At that meeting, Pence asked Tobin to turn away the family. But Tobin rejected the request.
“I thank Governor Pence for meeting with me last Wednesday, when I was able to explain in some detail the plight of this family as well as the role of the Archdiocese’s Refugee and Immigrant Services program in welcoming them to Indianapolis, where the family already has some relatives,” Tobin said in a statement released Tuesday.
Tobin said he “listened to the governor’s concerns regarding security” and “prayerfully considered his request” not to resettle the family in Indiana, but ultimately moved forward. The archdiocese consulted with other US Catholic officials before making its decision.
“I informed the Governor prior to the family’s arrival that I had asked the staff of Catholic Charities to receive this husband, wife and their two small children as planned,” Tobin said.
Archdiocese spokesman Greg Otolski said the Church’s charity wing has 40 years of experience resettling refugees and knows what it is doing.
Pence’s office responded quickly, saying in a statement that while the governor “holds Catholic Charities in the highest regard,” he nonetheless “respectfully disagrees with their decision to place a Syrian refugee family in Indiana at this time.”
The state of Indiana will continue to withhold assistance to Syrian refugee families, “until the federal government takes action to address the concerns raised about this program,” the statement said.
However, an aide said Pence wants residents of the state to welcome the refugee family, despite his objections. And Pence denounced calls by GOP presidential candidate Donald Trump to stop all Muslims from entering the United States, saying on Twitter that such sentiments were “offensive.”
Last month, Pence ordered state agencies to stop helping Syrian refugees, citing fears that potential terrorists could enter the country via the two-year resettlement program.
Tobin dismissed those concerns Tuesday, pointing to the federal background checks the family has undergone for more than two years.
“We welcome this family during Advent, a time when the Christian community asks God to renew our hope and recognize God’s saving power among us,” he said.
A spokesman for the archdiocese said the timing of the announcement, which coincides with Pope Francis launching the jubilee year of mercy in Rome, was “just a coincidence.”
“This resettlement has been in the works on our end for months,” said Greg Otolski. “We waited to announce the arrival today because we wanted to get the family here and settled without any extra attention.”
Responding to a question about Pence’s order that blocks state funding to help resettle Syrian refugees, Otoloski said, “the family is entitled to the same benefits any refugees arriving in Indiana receive. We hope that the state will not single them out.”
Regardless, he continued, “We have received many offers of support for this family and we will do everything necessary to see that they are taken care of.”
Some observers have said that governors telling religious agencies not to resettle Syrian refugees is a violation of religious freedom, but Otolski said in an interview last week that the archbishop doesn’t see it like that.

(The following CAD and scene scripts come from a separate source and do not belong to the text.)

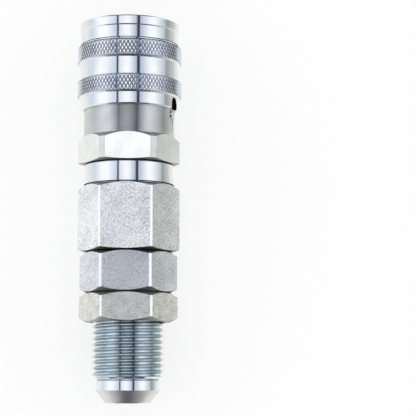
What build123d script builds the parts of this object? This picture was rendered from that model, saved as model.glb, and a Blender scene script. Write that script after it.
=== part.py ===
from build123d import *
import os
from math import hypot, radians, tan

# The sleeve half of a flat-face hydraulic coupler, in plated steel, lying on its side.
# Its axis runs along Y: the flared, threaded end points to -Y and the socket's mouth to +Y.
# Stations are distances in mm along that axis from the tip of the flared end.
# Radii are measured from the axis. Azimuths turn from straight up towards +X.

# Clearances
RUNNING_GAP = 0.05      # radial, between pieces that slide on each other
SCREWED_GAP = 0.03      # radial, between screwed pieces, drawn at the thread's major diameter
SEAT_GAP = 0.02         # between a piece and the groove, pocket or shoulder that holds it
LOOSE_GAP = 0.3         # between curved pieces that only pass each other
JOINT_LINE = 0.3        # along the axis, between two bodies that are tightened together

# Bulkhead stud: flared nose, thread, hexagon and the threaded end inside the port
FLARE_TIP_R = 7.0
FLARE_ANGLE = 37.0      # between the cone and the axis
NOSE_R = 9.95
NOSE_LAND_LENGTH = 3.1
STUD_THREAD_R = 11.1125
STUD_THREAD_LENGTH = 27.0
STUD_BORE_R = 6.15
STUD_BORE_CHAMFER = 0.4
STUD_HEX_FLATS = 27.0
STUD_HEX_CORNER_R = 15.25
STUD_HEX_LENGTH = 12.5
PORT_THREAD_LENGTH = 12.0
RELIEF_DEPTH = 1.5      # of the neck beside the stud's hexagon, which the seal lies in
RELIEF_LENGTH = 2.6
PORT_RUNOUT = 1.0       # free space beyond the stud's inner end
THREAD_CHAMFER = 0.7

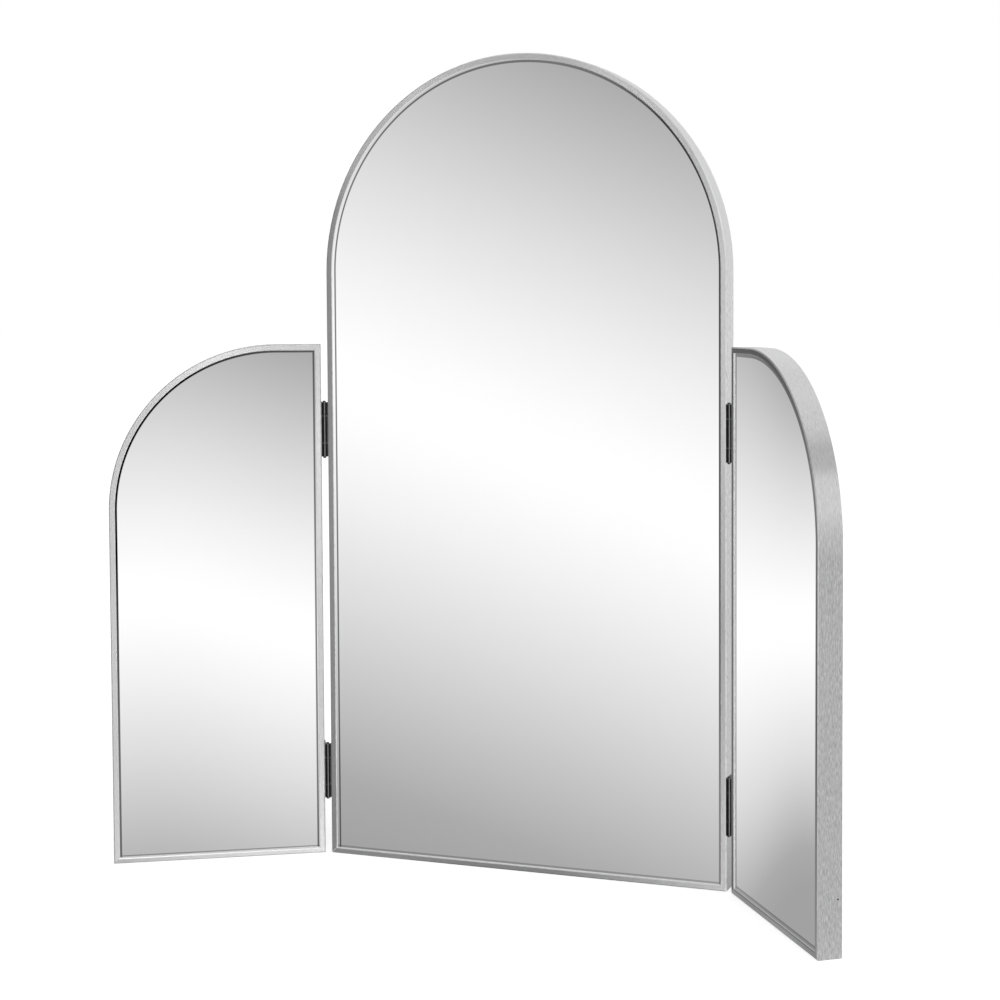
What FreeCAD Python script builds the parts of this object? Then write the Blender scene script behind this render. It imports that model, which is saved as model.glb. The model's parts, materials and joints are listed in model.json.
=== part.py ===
import FreeCAD, Part
import os
import Sketcher

# Trifold vanity mirror: an arched centre panel with a shorter wing hinged to each side.
# Frame: origin in the middle of the centre panel's underside, +X to the viewer's right,
# +Y away from the viewer, +Z up. Every size is in millimetres.
# Each wing's pieces are drawn flat about their own hinge axis and turned to the rest angle.

document = FreeCAD.newDocument("TrifoldMirror")
sheet = document.addObject("Spreadsheet::Sheet", "Sizes")

sizes = {
    # panels
    "centreWidth": 368, "centreHeight": 700, "wingHeight": 453, "wingFlatTop": 39,
    "foldedGap": 1, "leftWingAngle": 31, "rightWingAngle": 52.4,
    # frame section
    "frameWall": 1.5, "lipWidth": 5, "lipThickness": 1.8, "backRecess": 1.2,
    "outerArris": 0.7, "innerArris": 0.4,
    # what the frames hold, from front to back
    "glassThickness": 4, "foamThickness": 1, "coreThickness": 11, "backSheetThickness": 1,
    "panelFit": 0.3,
    # corner keys inside the mitres
    "keyEnd": 8, "keyMargin": 1, "keyThickness": 1.5, "keyFit": 0.1,
    # butt hinges
    "hingeLength": 48, "leafMargin": 3.5, "leafThickness": 1.3,
    "pinRadius": 1.3, "pinClearance": 0.05, "pinEnd": 1,
    "knuckleGap": 0.2, "notchClearance": 0.4, "axisStandoff": 1,
    # from the wing's bottom or top edge to the middle of each hinge
    "leftLowerHinge": 74, "leftUpperInset": 75, "rightLowerHinge": 72, "rightUpperInset": 71,
    # countersunk screw seats in the hinge leaves
    "seatEnd": 10, "seatRadius": 2.85, "seatAngle": 90,
}
for row, (name, value) in enumerate(sizes.items(), start=1):
    sheet.set(f"A{row}", name)
    sheet.set(f"B{row}", str(value))
    sheet.setAlias(f"B{row}", name)

# Sizes that follow from the ones above, kept in the same sheet.
derived = {
    "centreHalf": "centreWidth / 2",
    "archBase": "centreHeight - centreHalf",
    # how far behind the panel's front face each layer starts
    "foamDepth": "lipThickness + glassThickness",
    "coreDepth": "foamDepth + foamThickness",
    "sheetDepth": "coreDepth + coreThickness",
    "frameDepth": "sheetDepth + backSheetThickness + backRecess",
    "insertInset": "frameWall + panelFit",
    "centreFront": "-frameDepth / 2",
    # hinge axes, and the wings as they stand about them
    "barrelRadius": "pinRadius + leafThickness",
    "axisAcross": "centreHalf + barrelRadius",
    "axisDepth": "centreFront - axisStandoff",
    "leftUpperHinge": "wingHeight - leftUpperInset",
    "rightUpperHinge": "wingHeight - rightUpperInset",
    "wingNear": "barrelRadius",
    "wingWidth": "centreHalf - foldedGap",
    "wingFar": "wingNear + wingWidth",
    "wingBend": "wingWidth - wingFlatTop",
    # leaves and their screw seats
    "leafWidth": "axisStandoff + frameDepth - leafMargin",
    "notchEdge": "barrelRadius + notchClearance",
    "seatSetback": "(notchEdge + leafWidth) / 2",
    "seatSpacing": "hingeLength - 2 * seatEnd",
    # corner keys
    "keyArm": "wingFlatTop - keyEnd",
    "keyInset": "frameWall + keyFit",
    "keyInner": "keyInset + keyThickness",
    "keyWidth": "coreThickness - 2 * keyMargin",
    "keyDepth": "coreDepth + keyMargin",
}
for row, (name, formula) in enumerate(derived.items(), start=len(sizes) + 2):
    sheet.set(f"A{row}", name)
    sheet.set(f"B{row}", "=" + formula)
    sheet.setAlias(f"B{row}", name)
document.recompute()

parts = {}


def bound(formula):
    # A formula in sheet names, written the way the document's expressions need it.
    pieces = []
    word = ""
    for letter in f"{formula} ":
        if letter.isalnum():
            word += letter
            continue
        known = word in sizes or word in derived
        pieces.append(f"Sizes.{word}" if known else word)
        pieces.append(letter)
        word = ""
    return "".join(pieces).strip()


def amount(formula):
    # The number that a formula gives now; the sketches start from it.
    return float(sheet.evalExpression(bound(formula)))


def newBody(label, severalSolids=False):
    body = document.addObject("PartDesign::Body", label)
    body.Label = label
    body.AllowCompound = severalSolids
    parts[label] = body
    return body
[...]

“He’s never framed it as that,” he said. “This is just part of what the Catholic Church has done for a long, long time: helping refugees fleeing violence and persecution around the world.”
Otolski said it was “highly unusual” for Tobin to be as involved as he was in decisions like this, noting that the local Catholic Charities agency has settled close to 20,000 refugees and migrants over the past four decades.
About 1,500 Syrian refugees have settled in the United States since 2011, when fighting broke out in Syria, killing more than 250,000 people and displacing millions more. Catholic-affiliated agencies comprise the largest refugee resettlement organization in the United States, relying on federal and state grants, as well as private donations, to carry out its work.
Tobin said Tuesday that helping to resettle refugees “is an essential part of our identity as Catholic Christians, and we will continue this life-saving tradition.”